The "constitutional changes" referred to above--the points of controversy between pro- and anti-government groups--are land reform and nationalization of Bolivia's newly discovered huge gas reserves. Evo Morales, the first indigenous president of Bolivia, was elected on a platform of land reform and nationalization of gas. Why do nearly 80% of the Bolivian people support nationalization? Largely because of this Bush-Enron/Shell ripoff. The big coalition behind Evo Morales has also been bolstered by brutal US "war on drugs" tactics against the extremely poor peasants/indigenous of the Andes mountains. And if they can't grow coca, what are they going to do? They are peasants. They till the land, and MUST do so to feed their families.

The land reform controversy in the eastern province of Santa Cruz pits starving, landless peasants against the wealthiest people in Bolivia. The poor move into and till a few acres. This rich farm land was historically THEIRS. They are indigenous. But the rich land owners claim otherwise--their colonial era property rights. The poor majority vs. the rich few. And like the rich few elsewhere, the land owners are hiring paramilitary thugs to enforce their right to own all the land and to control all of the country's wealth--and to drive the peasants out.

http://news.bbc.co.uk/2/hi/americas/5303280.stm

I would suspect that these minority anti-government demonstrators were no innocent crowd of citizens, but beat up some Indians on behalf of the rich landowners--as Evo Morales seems to be saying. (The BBC article quoted in the OP is not very clear on what happened.) I have seen too many instances where the peaceful poor or other peaceful protesters are slandered by the corporate media. Fascists and police forces instigate trouble for the sake of headlines like this one--"Protests Spark Clashes in Bolivia." BBC, while better than our corporate news propagandists, nevertheless often play along. And of course the article provides no context, for instance, nothing of the history of fascist brutality that evicted the indigenous from their land, and that has continued over the last century to keep the majority poor impoverished and without political power.

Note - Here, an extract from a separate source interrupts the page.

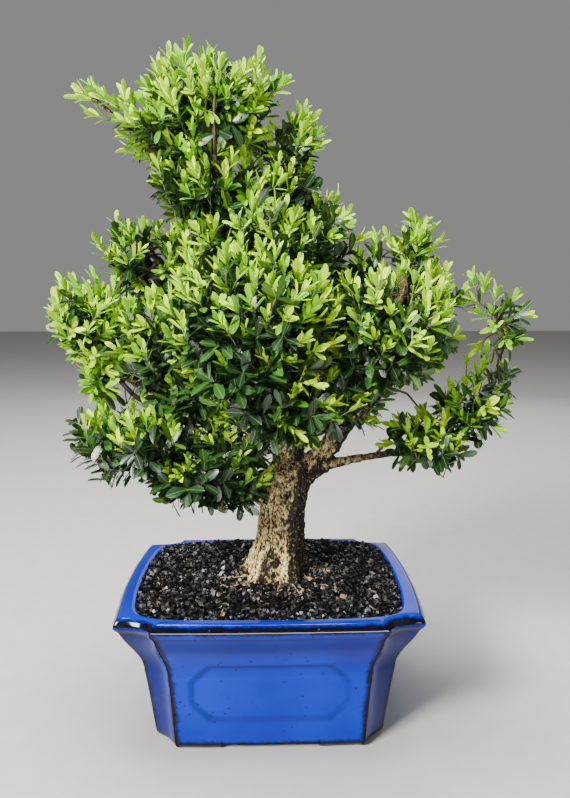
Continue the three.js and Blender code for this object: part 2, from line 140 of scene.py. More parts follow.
# ---- Materials -----------------------------------------------------------------------------------
class Look:
    """A Principled material, with a short call for each kind of node used below."""

    def __init__(self, name):
        self.material = bpy.data.materials.new(name)
        self.material.use_nodes = True
        self.tree = self.material.node_tree
        self.principled = self.tree.nodes["Principled BSDF"]
        self.place = self.node("ShaderNodeTexCoord", {}).outputs["Object"]

    def node(self, kind, inputs, **settings):
        node = self.tree.nodes.new(kind)
        for name, value in settings.items():
            setattr(node, name, value)
        for name, value in inputs.items():
            self.feed(node.inputs[name], value)
        return node

    def feed(self, socket, value):
        if isinstance(value, bpy.types.NodeSocket):
            self.tree.links.new(value, socket)
        else:
            colour = isinstance(value, tuple) and socket.type == "RGBA"
            socket.default_value = (*value, 1) if colour else value

    def noise(self, scale, detail=3, roughness=0.5, place=None):
        inputs = {"Vector": place or self.place, "Scale": scale, "Detail": detail, "Roughness": roughness}
        return self.node("ShaderNodeTexNoise", inputs).outputs["Fac"]

    def cells(self, scale):
        return self.node("ShaderNodeTexVoronoi", {"Vector": self.place, "Scale": scale}).outputs["Distance"]

    def stretch(self, scale):
        return self.node("ShaderNodeMapping", {"Vector": self.place, "Scale": scale}).outputs["Vector"]

    def ramp(self, value, stops):
        node = self.node("ShaderNodeValToRGB", {"Fac": value})
        elements = node.color_ramp.elements
        while len(elements) < len(stops):
            elements.new(0.5)
        for element, (position, colour) in zip(elements, stops):
            element.position = position
            element.color = (*colour, 1) if isinstance(colour, tuple) else (colour, colour, colour, 1)
        return node.outputs["Color"]

    def mix(self, factor, a, b, blend="MIX"):
        inputs = {"Factor": factor, "A": a, "B": b}
        return self.node("ShaderNodeMix", inputs, data_type="RGBA", blend_type=blend).outputs["Result"]

    def add(self, a, b):
        return self.maths("ADD", a, b)

    def times(self, a, b):
        return self.maths("MULTIPLY", a, b)

    def maths(self, operation, a, b=0.0):
        return self.node("ShaderNodeMath", {0: a, 1: b}, operation=operation).outputs[0]

    def spread(self, value, low, high, to_low=0.0, to_high=1.0):
        """Eases from to_low to to_high as value runs from low to high."""
        inputs = {"Value": value, "From Min": low, "From Max": high, "To Min": to_low, "To Max": to_high}
        return self.node("ShaderNodeMapRange", inputs, interpolation_type="SMOOTHSTEP").outputs["Result"]

    def attribute(self, name):
        """The three channels of a painted attribute."""
        colour = self.node("ShaderNodeAttribute", {}, attribute_name=name).outputs["Color"]
        split = self.node("ShaderNodeSeparateColor", {"Color": colour})
        return [split.outputs[channel] for channel in ("Red", "Green", "Blue")]

    def bump(self, height, strength, distance):
        inputs = {"Strength": strength, "Distance": distance, "Height": height}
        return self.node("ShaderNodeBump", inputs).outputs["Normal"]

    def set(self, **values):
        sockets = {
            "base_color": "Base Color",
            "roughness": "Roughness",
            "normal": "Normal",
            "metallic": "Metallic",
            "specular": "Specular IOR Level",
        }
        for name, value in values.items():
            self.feed(self.principled.inputs[sockets[name]], value)
        return self.material


def glaze_material():
    look = Look("glaze")
    edge, hollow, bare = look.attribute("wear_and_shade")
    cloud = look.noise(scale=22, detail=3)
    blue = look.ramp(cloud, [(0.30, (0.0003, 0.0125, 0.31)), (0.70, (0.0005, 0.0255, 0.44))])
    # Deep blue where the glaze pools, and painted shade in the cove under the lip, under the bead and in the
    # corner scoops.
    pooled_and_shaded = look.mix(hollow, blue, (0.0004, 0.002, 0.05))
    # Where the glaze runs thin over sharp edges it breaks to dark brown; the same dark brown under the corner
    # ears is painted shade.
    grain = look.times(look.noise(scale=420, detail=5), 0.7)
    swell = look.times(look.noise(scale=70, detail=2), 0.5)
    ragged = look.maths("SUBTRACT", look.add(edge, look.add(grain, swell)), 0.25)
    broken = look.spread(ragged, 0.78, 0.94)
    thin = look.spread(ragged, 0.45, 0.80)
    thin_glaze = look.mix(look.times(thin, 0.85), pooled_and_shaded, (0.001, 0.004, 0.06))
    brown = [(0.45, (0.0012, 0.0012, 0.004)), (0.80, (0.010, 0.006, 0.006))]
    with_edges = look.mix(broken, thin_glaze, look.ramp(look.noise(scale=600), brown))
    # Small iron specks, in loose groups.
    grouped = look.spread(look.noise(scale=48, detail=2), 0.54, 0.60)
    specks = look.times(look.spread(look.cells(scale=210), 0.20, 0.11), grouped)
    specked = look.mix(specks, with_edges, (0.007, 0.010, 0.045))
    clay_grain = look.noise(scale=420, detail=5)
    clay = look.ramp(clay_grain, [(0.3, (0.060, 0.022, 0.012)), (0.7, (0.17, 0.066, 0.034))])
    coloured = look.mix(bare, specked, clay)
    dull = look.maths("MAXIMUM", bare, look.times(broken, 0.04))
    roughness = look.spread(dull, 0.0, 1.0, 0.10, 0.72)
    ripple = look.add(look.noise(scale=45, detail=2), look.times(specks, -0.5))
    normal = look.bump(ripple, 0.35, 0.0006)
    return look.set(base_color=coloured, roughness=roughness, normal=normal, specular=0.24)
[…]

Control of the country's land and resources is the overall issue. Do the rich get it all? Or does everyone in society benefit from land and resources? Same issue in Venezuela and throughout Latin America. (Peasants being pushed off the land, by big corporations and the rich, is one of the chief issues in the Oaxaca uprising in southern Mexico as well.) South America is at the same time undergoing a huge democratic revolution, with the poor majority at last coming into rightful power through transparent elections. For the rich to own everything requires a fascist state to enforce it. The US has always supported fascism in South America, in collusion with US-based corporations and the wealthy. The question is, can a peaceful democratic process achieve more equity for the vast poor population of South America--impoverished and brutalized for decades and centuries. They are not asking to become rich. They are asking for bottom line sustenance--land, schools, medical care, some benefit from their country's natural riches.